Stated problem:
Output an exact reproduction of the data.

------ Provided material

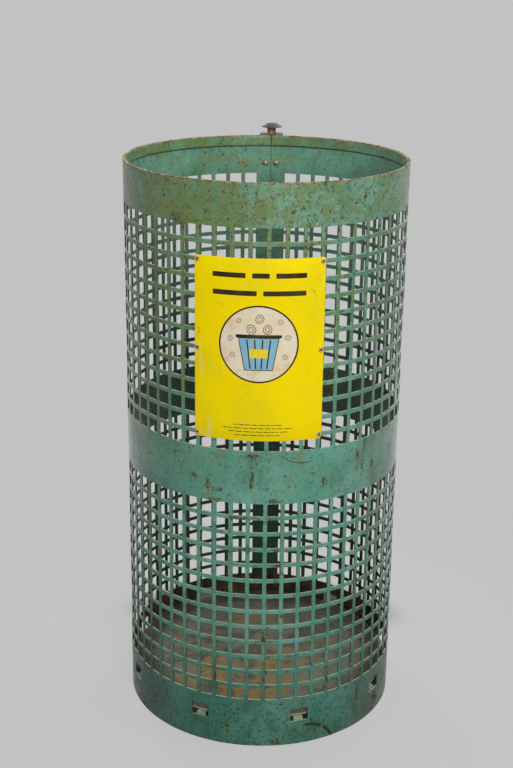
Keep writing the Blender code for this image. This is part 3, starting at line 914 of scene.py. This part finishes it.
def on_sign(x, z, radius):
    """A point on the sign, x across from its middle and z up from its middle."""
    return spot(x / SIGN_PLATE_R, radius, SIGN_MIDDLE_Z + z)


def make_sign_plate(paint, back_paint):
    bm = bmesh.new()
    across = even(-SIGN_W / 2, SIGN_W / 2, 36)
    left, right = even(across[0], across[1], 4)[:-1], even(across[-2], across[-1], 4)[1:]
    across = left + across[1:-1] + right

    def top_at(x):
        inset = max(0.0, abs(x) - (SIGN_W / 2 - SIGN_CORNER))
        return SIGN_H / 2 - (SIGN_CORNER - math.sqrt(max(0.0, SIGN_CORNER ** 2 - inset ** 2)))

    rows = [[-top_at(x) for x in across]]
    rows += [[level] * len(across) for level in even(-SIGN_H / 2, SIGN_H / 2, 10)[1:-1]]
    rows += [[top_at(x) for x in across]]
    bridge(bm, [[bm.verts.new(on_sign(x, z, SIGN_PLATE_R)) for x, z in zip(across, row)] for row in rows])
    mesh = smooth(applied(mesh_from(bm, "sign"), sheet_settings(SIGN_T), bevel_settings(0.00018, 2)), 45)
    new_piece("sign_panel", mesh, [paint, back_paint], replaces=["sign_plate"])
    for face in mesh.polygons:
        face.material_index = int(face.normal.y > 0.5)


def printed(name, shapes, paint, layer=0):
    """Flat shapes printed on the sign, each a list of loops of (x, z): an outline, then cut-outs."""
    radius = SIGN_PLATE_R + PRINT_T * (0.25 + layer * 0.20)
    bm = bmesh.new()
    for loops in shapes:
        fill_shape(bm, loops, radius)
    new_piece(name, mesh_from(bm, name), [paint])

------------

Response to the task:
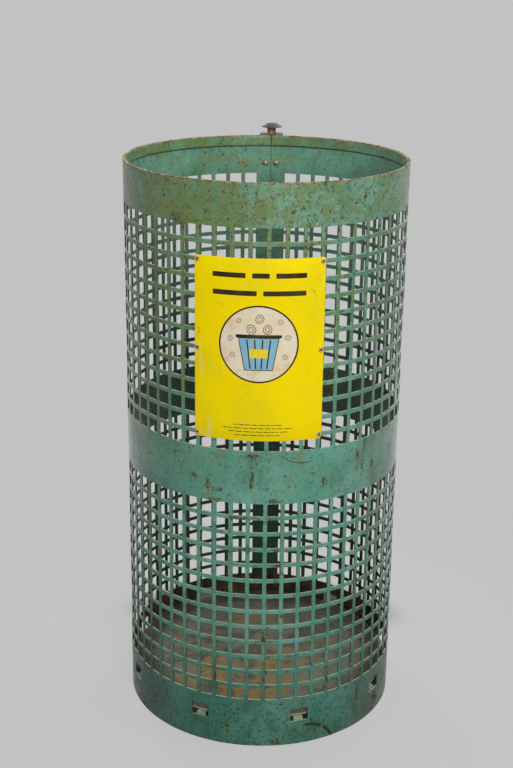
Keep writing the Blender code for this image. This is part 3, starting at line 914 of scene.py. This part finishes it.
def on_sign(x, z, radius):
    """A point on the sign, x across from its middle and z up from its middle."""
    return spot(x / SIGN_PLATE_R, radius, SIGN_MIDDLE_Z + z)


def make_sign_plate(paint, back_paint):
    bm = bmesh.new()
    across = even(-SIGN_W / 2, SIGN_W / 2, 36)
    left, right = even(across[0], across[1], 4)[:-1], even(across[-2], across[-1], 4)[1:]
    across = left + across[1:-1] + right

    def top_at(x):
        inset = max(0.0, abs(x) - (SIGN_W / 2 - SIGN_CORNER))
        return SIGN_H / 2 - (SIGN_CORNER - math.sqrt(max(0.0, SIGN_CORNER ** 2 - inset ** 2)))

    rows = [[-top_at(x) for x in across]]
    rows += [[level] * len(across) for level in even(-SIGN_H / 2, SIGN_H / 2, 10)[1:-1]]
    rows += [[top_at(x) for x in across]]
    bridge(bm, [[bm.verts.new(on_sign(x, z, SIGN_PLATE_R)) for x, z in zip(across, row)] for row in rows])
    mesh = smooth(applied(mesh_from(bm, "sign"), sheet_settings(SIGN_T), bevel_settings(0.00018, 2)), 45)
    new_piece("sign_panel", mesh, [paint, back_paint], replaces=["sign_plate"])
    for face in mesh.polygons:
        face.material_index = int(face.normal.y > 0.5)


def printed(name, shapes, paint, layer=0):
    """Flat shapes printed on the sign, each a list of loops of (x, z): an outline, then cut-outs."""
    radius = SIGN_PLATE_R + PRINT_T * (0.25 + layer * 0.20)
    bm = bmesh.new()
    for loops in shapes:
        fill_shape(bm, loops, radius)
    new_piece(name, mesh_from(bm, name), [paint])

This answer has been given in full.